◆ **DATA SHOWN**
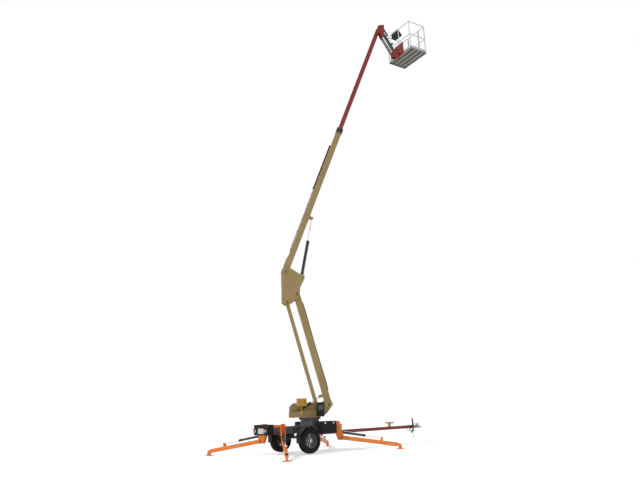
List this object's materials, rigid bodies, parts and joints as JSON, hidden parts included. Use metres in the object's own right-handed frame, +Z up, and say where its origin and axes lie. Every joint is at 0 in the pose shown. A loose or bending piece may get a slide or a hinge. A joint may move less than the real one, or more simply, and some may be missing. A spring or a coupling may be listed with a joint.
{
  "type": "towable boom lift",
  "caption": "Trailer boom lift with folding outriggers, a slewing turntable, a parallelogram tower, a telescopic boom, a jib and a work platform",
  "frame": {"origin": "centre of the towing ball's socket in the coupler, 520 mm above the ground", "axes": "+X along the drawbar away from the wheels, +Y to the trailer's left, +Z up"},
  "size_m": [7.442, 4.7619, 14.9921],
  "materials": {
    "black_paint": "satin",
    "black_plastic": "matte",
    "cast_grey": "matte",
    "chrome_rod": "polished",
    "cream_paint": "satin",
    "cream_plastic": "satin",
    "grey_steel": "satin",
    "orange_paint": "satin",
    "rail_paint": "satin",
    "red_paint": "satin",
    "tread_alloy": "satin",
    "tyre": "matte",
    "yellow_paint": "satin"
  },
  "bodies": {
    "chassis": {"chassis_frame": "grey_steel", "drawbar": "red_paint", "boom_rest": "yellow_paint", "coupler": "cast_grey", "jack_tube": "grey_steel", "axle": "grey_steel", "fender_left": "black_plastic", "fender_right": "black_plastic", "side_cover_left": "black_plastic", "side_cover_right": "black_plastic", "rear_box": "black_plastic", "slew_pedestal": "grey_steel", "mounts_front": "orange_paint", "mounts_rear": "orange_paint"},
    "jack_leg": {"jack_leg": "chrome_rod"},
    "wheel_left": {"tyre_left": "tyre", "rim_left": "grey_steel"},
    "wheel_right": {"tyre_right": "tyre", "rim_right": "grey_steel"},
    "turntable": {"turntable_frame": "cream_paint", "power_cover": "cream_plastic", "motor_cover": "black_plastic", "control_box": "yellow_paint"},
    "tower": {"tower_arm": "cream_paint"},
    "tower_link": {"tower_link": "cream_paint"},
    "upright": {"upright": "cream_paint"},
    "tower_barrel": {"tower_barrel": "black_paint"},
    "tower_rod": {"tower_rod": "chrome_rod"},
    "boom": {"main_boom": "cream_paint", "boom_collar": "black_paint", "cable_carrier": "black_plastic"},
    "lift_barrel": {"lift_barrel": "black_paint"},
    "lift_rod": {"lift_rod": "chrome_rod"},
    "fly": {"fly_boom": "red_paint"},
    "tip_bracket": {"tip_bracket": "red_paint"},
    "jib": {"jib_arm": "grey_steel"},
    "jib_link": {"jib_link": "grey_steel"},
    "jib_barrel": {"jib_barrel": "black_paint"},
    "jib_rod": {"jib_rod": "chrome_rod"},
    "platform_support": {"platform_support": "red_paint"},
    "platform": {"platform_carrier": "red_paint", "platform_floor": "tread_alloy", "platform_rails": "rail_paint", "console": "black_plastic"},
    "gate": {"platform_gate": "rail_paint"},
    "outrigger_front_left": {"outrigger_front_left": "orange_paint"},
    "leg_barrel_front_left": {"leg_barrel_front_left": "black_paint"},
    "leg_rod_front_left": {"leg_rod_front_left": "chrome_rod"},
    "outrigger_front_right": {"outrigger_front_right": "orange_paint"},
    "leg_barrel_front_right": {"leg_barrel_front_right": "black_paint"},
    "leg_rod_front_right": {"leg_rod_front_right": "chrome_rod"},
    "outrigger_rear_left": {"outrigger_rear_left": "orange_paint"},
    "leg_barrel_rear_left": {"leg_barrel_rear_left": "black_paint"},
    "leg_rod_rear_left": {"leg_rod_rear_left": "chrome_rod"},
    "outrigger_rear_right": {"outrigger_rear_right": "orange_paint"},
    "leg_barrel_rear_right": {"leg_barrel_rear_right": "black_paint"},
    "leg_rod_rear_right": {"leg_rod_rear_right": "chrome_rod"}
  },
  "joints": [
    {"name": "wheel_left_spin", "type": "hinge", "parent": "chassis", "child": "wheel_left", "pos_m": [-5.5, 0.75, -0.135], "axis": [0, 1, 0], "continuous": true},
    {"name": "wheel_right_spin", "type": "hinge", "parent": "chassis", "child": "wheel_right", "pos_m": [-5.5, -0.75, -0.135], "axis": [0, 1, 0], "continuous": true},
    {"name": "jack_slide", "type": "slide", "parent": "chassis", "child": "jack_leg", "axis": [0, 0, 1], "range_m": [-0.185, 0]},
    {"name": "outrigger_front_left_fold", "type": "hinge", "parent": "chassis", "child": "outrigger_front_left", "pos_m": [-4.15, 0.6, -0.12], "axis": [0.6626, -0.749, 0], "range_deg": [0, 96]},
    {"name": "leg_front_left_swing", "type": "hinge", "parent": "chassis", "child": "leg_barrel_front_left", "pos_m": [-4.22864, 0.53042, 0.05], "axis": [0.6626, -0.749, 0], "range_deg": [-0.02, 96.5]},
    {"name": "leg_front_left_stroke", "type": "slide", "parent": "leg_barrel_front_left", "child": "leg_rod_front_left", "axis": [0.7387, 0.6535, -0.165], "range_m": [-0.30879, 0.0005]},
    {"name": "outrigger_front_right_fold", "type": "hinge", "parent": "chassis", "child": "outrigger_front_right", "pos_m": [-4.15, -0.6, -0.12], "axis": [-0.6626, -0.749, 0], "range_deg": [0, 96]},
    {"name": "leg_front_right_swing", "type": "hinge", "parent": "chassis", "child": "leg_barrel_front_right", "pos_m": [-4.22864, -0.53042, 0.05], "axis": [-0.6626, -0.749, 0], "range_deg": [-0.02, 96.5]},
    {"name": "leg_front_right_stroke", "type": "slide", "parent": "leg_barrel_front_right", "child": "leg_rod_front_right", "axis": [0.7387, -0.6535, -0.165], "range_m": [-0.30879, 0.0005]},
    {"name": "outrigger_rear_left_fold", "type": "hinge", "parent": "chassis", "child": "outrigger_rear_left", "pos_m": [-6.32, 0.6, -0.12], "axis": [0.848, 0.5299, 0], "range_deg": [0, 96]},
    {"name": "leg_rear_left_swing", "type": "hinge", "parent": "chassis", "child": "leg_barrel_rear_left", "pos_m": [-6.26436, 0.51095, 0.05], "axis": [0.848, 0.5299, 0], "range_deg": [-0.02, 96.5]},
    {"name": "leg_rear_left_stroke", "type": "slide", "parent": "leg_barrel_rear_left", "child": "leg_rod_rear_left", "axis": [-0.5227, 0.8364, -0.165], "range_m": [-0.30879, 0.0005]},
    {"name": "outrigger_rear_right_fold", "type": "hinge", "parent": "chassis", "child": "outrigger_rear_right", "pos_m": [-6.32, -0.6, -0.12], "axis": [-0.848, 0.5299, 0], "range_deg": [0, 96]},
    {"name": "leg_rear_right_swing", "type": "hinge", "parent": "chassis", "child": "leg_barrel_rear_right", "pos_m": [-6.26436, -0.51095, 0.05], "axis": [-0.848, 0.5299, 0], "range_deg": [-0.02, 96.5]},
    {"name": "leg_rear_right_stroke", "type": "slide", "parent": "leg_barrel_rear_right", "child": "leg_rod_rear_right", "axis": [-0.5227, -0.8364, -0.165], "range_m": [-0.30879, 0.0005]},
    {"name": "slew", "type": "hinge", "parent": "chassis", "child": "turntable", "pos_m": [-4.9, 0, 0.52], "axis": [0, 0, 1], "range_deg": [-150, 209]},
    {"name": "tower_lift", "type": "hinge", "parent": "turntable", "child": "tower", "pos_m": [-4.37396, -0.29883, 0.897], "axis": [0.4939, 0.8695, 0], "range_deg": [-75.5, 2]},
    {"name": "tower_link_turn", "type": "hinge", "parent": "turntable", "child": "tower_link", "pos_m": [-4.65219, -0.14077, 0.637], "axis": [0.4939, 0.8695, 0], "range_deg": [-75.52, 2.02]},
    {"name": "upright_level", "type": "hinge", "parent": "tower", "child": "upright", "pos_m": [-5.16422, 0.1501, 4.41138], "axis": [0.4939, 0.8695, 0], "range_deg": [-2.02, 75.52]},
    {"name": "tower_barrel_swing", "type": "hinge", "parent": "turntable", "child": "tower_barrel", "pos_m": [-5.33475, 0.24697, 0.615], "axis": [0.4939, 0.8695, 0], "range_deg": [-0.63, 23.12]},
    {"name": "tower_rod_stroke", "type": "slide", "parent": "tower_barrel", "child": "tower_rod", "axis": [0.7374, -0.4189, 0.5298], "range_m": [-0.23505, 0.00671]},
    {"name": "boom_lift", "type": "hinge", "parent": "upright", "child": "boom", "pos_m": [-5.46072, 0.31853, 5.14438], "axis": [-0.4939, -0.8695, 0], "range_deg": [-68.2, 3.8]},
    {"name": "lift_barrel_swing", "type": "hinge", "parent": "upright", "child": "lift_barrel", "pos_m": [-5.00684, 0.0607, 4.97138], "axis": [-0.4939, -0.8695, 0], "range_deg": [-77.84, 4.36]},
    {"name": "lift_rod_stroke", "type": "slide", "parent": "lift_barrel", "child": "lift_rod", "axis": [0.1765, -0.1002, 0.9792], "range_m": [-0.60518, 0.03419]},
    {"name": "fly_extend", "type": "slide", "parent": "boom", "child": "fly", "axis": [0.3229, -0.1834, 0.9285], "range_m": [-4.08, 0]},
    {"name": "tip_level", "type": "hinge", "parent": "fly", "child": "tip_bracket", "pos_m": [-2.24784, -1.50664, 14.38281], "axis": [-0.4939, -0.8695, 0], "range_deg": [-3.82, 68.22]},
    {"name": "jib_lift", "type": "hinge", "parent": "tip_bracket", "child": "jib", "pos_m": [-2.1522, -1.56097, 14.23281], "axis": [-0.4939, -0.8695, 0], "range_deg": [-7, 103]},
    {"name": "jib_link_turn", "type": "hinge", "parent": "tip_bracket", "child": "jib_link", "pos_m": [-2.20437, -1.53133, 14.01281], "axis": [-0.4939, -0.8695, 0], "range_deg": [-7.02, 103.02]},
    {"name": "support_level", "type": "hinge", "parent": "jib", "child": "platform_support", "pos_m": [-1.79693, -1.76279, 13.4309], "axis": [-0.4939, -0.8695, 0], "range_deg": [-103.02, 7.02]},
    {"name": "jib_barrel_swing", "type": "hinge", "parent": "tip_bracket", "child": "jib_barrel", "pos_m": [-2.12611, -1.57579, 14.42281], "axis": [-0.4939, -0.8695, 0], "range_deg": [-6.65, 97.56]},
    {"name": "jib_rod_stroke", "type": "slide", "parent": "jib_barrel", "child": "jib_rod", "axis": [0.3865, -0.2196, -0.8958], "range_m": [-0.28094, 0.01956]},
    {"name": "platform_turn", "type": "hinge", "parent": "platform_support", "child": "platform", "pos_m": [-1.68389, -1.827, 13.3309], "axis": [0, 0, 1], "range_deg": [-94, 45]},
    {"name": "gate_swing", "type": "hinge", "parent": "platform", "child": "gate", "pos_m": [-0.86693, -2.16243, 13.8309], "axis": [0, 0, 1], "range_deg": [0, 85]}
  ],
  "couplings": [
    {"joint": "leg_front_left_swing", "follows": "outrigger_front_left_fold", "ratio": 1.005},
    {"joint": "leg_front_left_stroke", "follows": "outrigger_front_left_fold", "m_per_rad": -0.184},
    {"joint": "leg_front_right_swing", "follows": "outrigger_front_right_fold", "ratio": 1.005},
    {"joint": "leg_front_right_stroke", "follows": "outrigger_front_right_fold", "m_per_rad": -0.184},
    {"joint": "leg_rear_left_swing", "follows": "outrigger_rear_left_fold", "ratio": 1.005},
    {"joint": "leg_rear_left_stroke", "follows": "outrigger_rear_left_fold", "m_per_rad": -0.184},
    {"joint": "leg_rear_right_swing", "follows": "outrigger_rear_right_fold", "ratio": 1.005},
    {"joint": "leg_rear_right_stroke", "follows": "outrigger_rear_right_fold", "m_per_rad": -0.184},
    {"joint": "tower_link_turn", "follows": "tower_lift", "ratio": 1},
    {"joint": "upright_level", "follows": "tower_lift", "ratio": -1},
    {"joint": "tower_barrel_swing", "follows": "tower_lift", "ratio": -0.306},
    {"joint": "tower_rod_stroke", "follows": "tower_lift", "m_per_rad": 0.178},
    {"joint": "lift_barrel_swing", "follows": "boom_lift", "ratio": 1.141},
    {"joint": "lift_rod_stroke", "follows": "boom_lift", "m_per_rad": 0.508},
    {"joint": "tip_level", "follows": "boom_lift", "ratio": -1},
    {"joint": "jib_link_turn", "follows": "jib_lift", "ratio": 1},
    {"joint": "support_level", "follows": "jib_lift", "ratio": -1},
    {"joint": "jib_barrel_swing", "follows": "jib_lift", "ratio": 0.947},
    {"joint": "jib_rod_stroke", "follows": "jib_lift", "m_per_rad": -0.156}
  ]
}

◆ **WRITTEN EXERCISE**
Locate all lines in the listing above with the word "bodies". Copy them.

◆ **EXERCISE OUTPUT**
List this object's materials, rigid bodies, parts and joints as JSON, hidden parts included. Use metres in the object's own right-handed frame, +Z up, and say where its origin and axes lie. Every joint is at 0 in the pose shown. A loose or bending piece may get a slide or a hinge. A joint may move less than the real one, or more simply, and some may be missing. A spring or a coupling may be listed with a joint.
  "bodies": {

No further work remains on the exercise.